In another demonstration of the remarkable depth of the research by the players' legal team, O'Bannon attorney Bill Isaacson surprised Emmert in cross-examination by flashing up on the courtroom screens an offer of a Jameis Winston trading card for $29.95. Clearly uncomfortable with the commercialization of the sport's top player, Emmert still managed to disagree with Isaacson's assertion that "amateur defines the participant and not the enterprise."
Noll, the player's star economist, ridiculed the NCAA's claim that its restriction on pay enhanced competitive balance. Explaining that there are more peer-reviewed articles on competitive balance than any other issue in sports economics, Noll asserted that the restriction on pay actually reduces competitive balance by preventing less successful teams from using pay as an incentive in recruiting and by allowing successful teams to continue to draw blue-chip recruits to their winning teams. He produced an elaborate chart of recruiting victories and defeats that showed that star players tended to go where other stars preceded them. The Kentucky basketball program, for example, snared four of the top 20 recruits in 2011 and four of the top 40 in 2012.
The NCAA's best chance to show a justification for its restraints on athlete pay seems to be in its assertion that payments would isolate the players from the campus community. Responding to questions from Judge Wilken, even Noll admitted that the integration of athletes into the academic life of the school was a possible justification.
But, despite Noll's reluctant support, it may be a tough sell for the NCAA. In another impressive flourish in his cross-examination of Emmert, attorney Isaacson used a memo from a former NCAA executive, Wally Renfro, that said, "The notion that athletes are students is the great hypocrisy of intercollegiate sports." Emmert had already labeled Renfro as a "provocateur," but Renfro's statement remains the closest thing to a smoking gun that Judge Wilken saw during the trial.
The three athletes who testified agreed that their primary roles at their schools were as athletes and not as students. "I was an athlete masquerading as a student," O'Bannon testified.

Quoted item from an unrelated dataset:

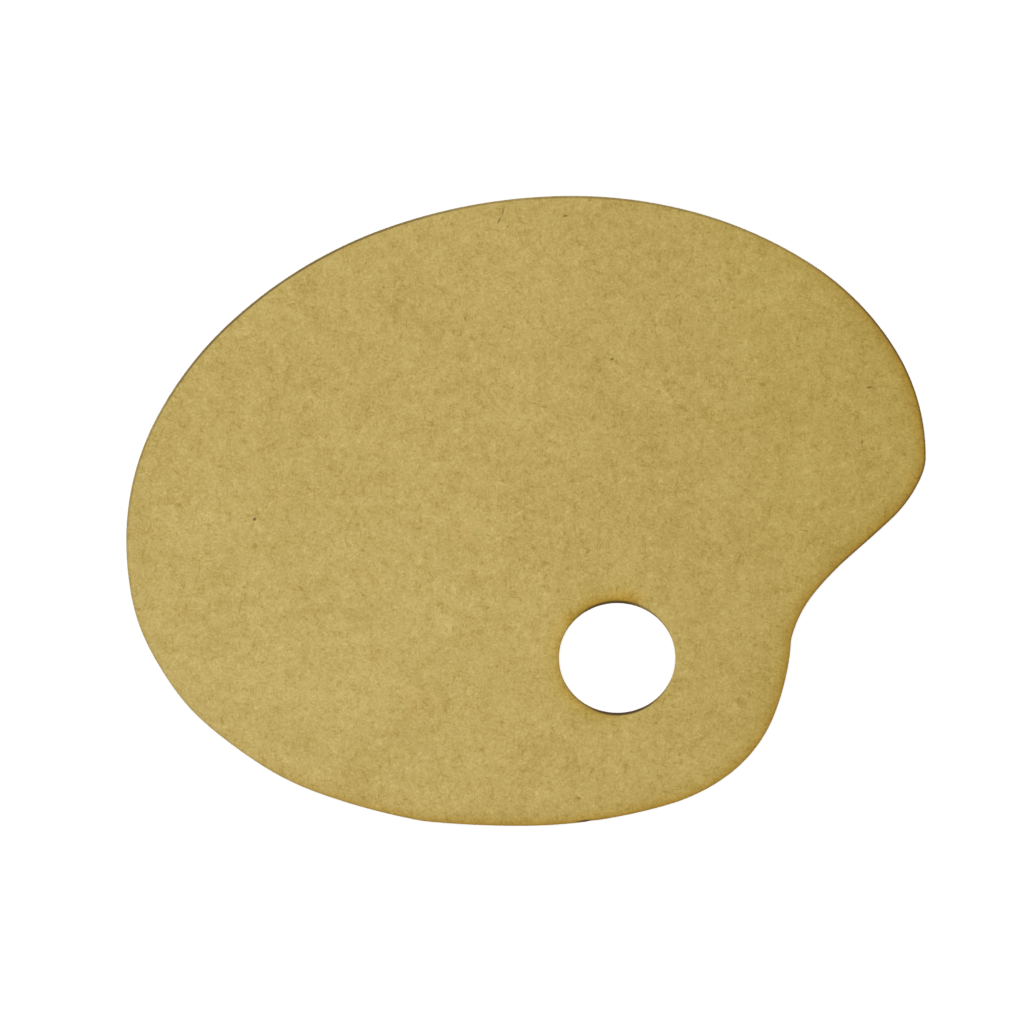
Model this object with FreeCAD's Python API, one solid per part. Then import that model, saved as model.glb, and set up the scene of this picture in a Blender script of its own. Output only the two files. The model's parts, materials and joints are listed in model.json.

Prothro and Garnham agreed with virtually identical statements that they were "athletes first, students second."
With solid evidence on every element of the NIL claim, it would be a complete surprise if Judge Wilken somehow rules against the players on payment for their NIL. In addition to the evidence of a violation of antitrust laws, Judge Wilken may look at the issue as one of elemental fairness. Garnham summed it up nicely when he said, "I brought value to Vanderbilt, and Vanderbilt brought value to me. The difference is that they could capitalize on it, and I could not."
Wilken remained inscrutable in her questions, her remarks and her demeanor during the trial, but she asked at least three witnesses, including Emmert, about the possibility of establishing a trust fund to pay players for use of their NIL after the players graduated.
Emmert told the judge that the deferred payments were unacceptable, stating that "It is still pay whether it is paid today or tomorrow."
If Judge Wilken issues the injunction for the players, she could include in her order a provision that would require the NCAA to adopt the trust fund idea or she could leave it open to the conferences and the schools to make their own decisions on the issue. The NCAA would, of course, appeal her injunction either way.
Although attorney Hausfeld initially sought only NIL compensation in the lawsuit, a year ago he added a claim for payment to players for live television broadcasts and rebroadcasts. As Hausfeld and his team analyzed thousands of pages of NCAA materials, they realized that television revenue could be another, and considerably larger, source of compensation for players.
They also noticed that NCAA officials were worried about the possibility of a claim for TV money. Christine Plonsky, a top official in the Texas athletic department who is active on NCAA committees, said in an email about the filing of the O'Bannon lawsuit, "If student-athletes can sue for [NIL], then what's to prevent all players from suing us to get a piece of every broadcast rights fee since clearly we use their names and images in those telecasts."
But, despite Plonsky's concerns, the NCAA appears to have the winning argument on television revenue. Neal Pilson, the NCAA's most persuasive witness, explained to Judge Wilken early in the trial that in 40 years of negotiating TV rights contracts in team sports, he had never heard anyone mention anything about the rights of players to a share of the income produced by the broadcast.
In negotiating more than $15 billion in contracts for the NFL, the Olympics and the NCAA, Pilson said he had "never viewed the NILs of the participants as an issue." If the players had rights, he said, "there would be language and statements of value in the contracts."
As the NCAA lawyers stated ponderously in one of their briefs, "No state statute or judicial decision in any jurisdiction has ever recognized that it would be unlawful to show a participant in a live team sporting event in the broadcast of that event without his permission." Translation: College players have no rights to sell to a network broadcasting their games.
The best the players could do in reply to the NCAA's assertion that they have no rights was to offer another veteran broadcast negotiator, Edwin Desser, who asserted that the players' rights were included "either explicitly or implicitly" and that they were a part of the "holistic value" of the contract with the TV broadcaster.
It will take more than an "implicit" mention of a "holistic" value to persuade Judge Wilken that the players have the right to collect on their NIL in live broadcasts of their games.
If she rules for the players on the use of their NIL in video games and merchandise, and for the NCAA on television broadcasts, then both sides will do exactly what they have always said they will do: They will appeal her decision. And we will see the players continue to tiptoe around their demands for compensation, and the NCAA issuing its warnings that paying players would be the end of college sports.